A ciência chama a minha mãe de HeLa, diz Deborah Lacks

Leio o instigante livro de Rebecca Skloot, “A Vida Imortal de Henrietta Lacks”, presente de uma amiga, Valéria Augusto, cujo resumo diz: “Em 1951, uma mulher negra e humilde morre de câncer; suas células – retiradas sem seu consentimento – são mantidas vivas, dão origem a uma revolução na medicina e a uma indústria multimilionária. Mais de 20 anos, depois, seus filhos descobrem a historia e têm suas vidas completamente modificadas”. Parece ficção, mas aconteceu.

por Fátima Oliveira

Ouçamos Deborah Lacks, filha de Henrietta Lacks (18.8.1920 – 4.10.1951): “A ciência chama a minha mãe de HeLa (pronúncia: rilá), e ela está no mundo inteiro em centros médicos…

Quando vou ao médico, sempre digo que minha mãe foi HeLa.

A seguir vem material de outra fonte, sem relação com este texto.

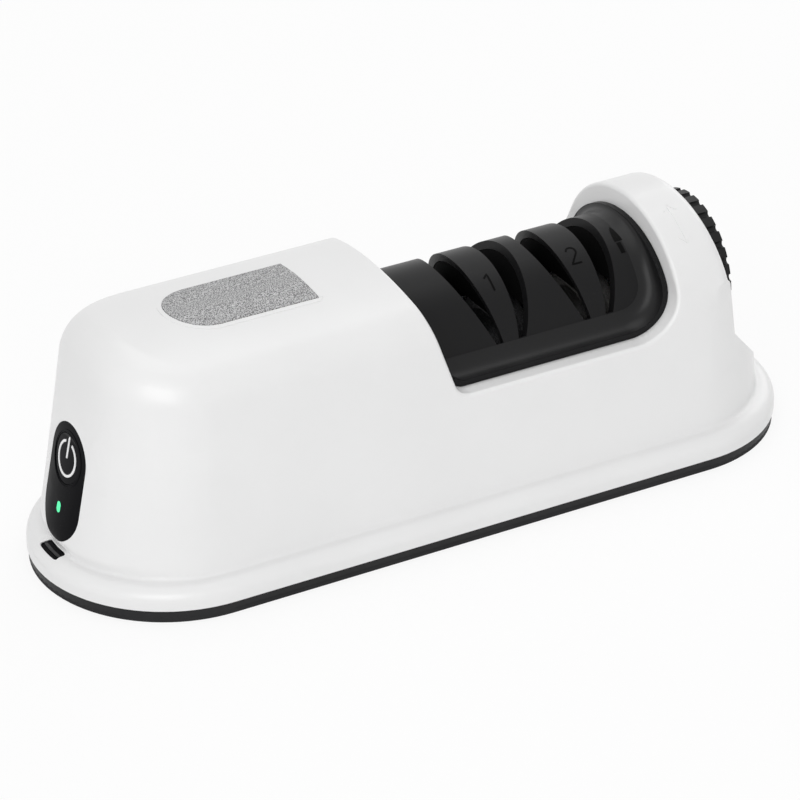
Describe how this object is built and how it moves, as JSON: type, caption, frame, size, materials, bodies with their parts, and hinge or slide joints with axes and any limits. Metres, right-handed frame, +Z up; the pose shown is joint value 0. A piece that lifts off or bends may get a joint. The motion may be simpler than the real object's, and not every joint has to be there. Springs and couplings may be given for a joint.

Eles ficam empolgados, contam coisas do tipo como as células dela ajudaram a produzir meus remédios para hipertensão e antidepressivos e como todas essas coisas importantes da ciência aconteceram por causa dela… Mas sempre achei estranho que, se as células da nossa mãe fizeram tanto pela medicina, como é que a família dela nem tem dinheiro para pagar um médico? Não faz sentido. As pessoas ficaram ricas às custas de minha mãe e a gente não recebeu um centavo…”.

Henrietta descende de escravos plantadores de fumo. Teve cinco filhos. Nenhum transpôs as soleiras da universidade. Não possuem seguro-saúde. As células HeLa – do carcinoma epidermoide do colo de útero dela, extraídas por seu médico Howard Jones, em 6.2.1951 – se reproduziram “in vitro” no laboratório de cultura em tecidos do Hospital Johns Hopkins, um dos raros que atendiam negros, mas os segregava em enfermarias de “pessoas de cor” . Estima-se que as células HeLa, enfileiradas, dariam três voltas ao redor da Terra.

Rebecca Skloot conheceu as células HeLa em 1988, aos 16 anos, numa aula do professor Donald Defler, que disse: “As células HeLa foram uma das coisas mais importantes que aconteceram à medicina nos últimos cem anos. Era uma mulher negra”. Rebecca indagou: “De onde ela era? Sabia da importância de suas células? Teve filhos?”. Ele disse: “Eu bem gostaria de poder lhe contar, mas ninguém sabe nada sobre ela”.

Foi a obsessão por ela que levou Rebecca a escrever o livro “contando a historia de Henrietta Lacks e das células HeLa, abordando aspectos importantes sobre ciência, ética, raça e classe”. Sobre a foto de Henrietta, diz: “Passei anos contemplando-a, indagando que tipo de vida a retratada levava, o que teria acontecido com seus filhos, o que acharia de células do seu colo de útero vivendo para sempre – compradas, vendidas, embaladas e expedidas aos trilhões para laboratórios de todo o mundo”.

Ela e Deborah Lacks, muito mística, ficaram amigas: “Como explica que seu professor de ciências sabia o verdadeiro nome dela, quando todos os outros a chamavam de Helen Lane? Ela estava tentando chamar a sua atenção”. Era uma dedução de Deborah aplicável a tudo de Rebecca: ao casamento (ela quis que alguém cuidasse de você enquanto escrevia sobre ela); ao divórcio (ela viu que ele estava atrapalhando o livro); e, quando um editor insistiu em suprimir a família Lacks do livro, feriu-se num acidente misterioso, “Deborah disse que aquilo era o que acontecia com quem irritasse Henrietta”.

É um livro que dói. Revela subterrâneos sombrios da produção da ciência e a necessidade de novo contrato social e ético entre ciência e sociedade; para além de maquiagens bioéticas, exige meios reais de contenção de abusos.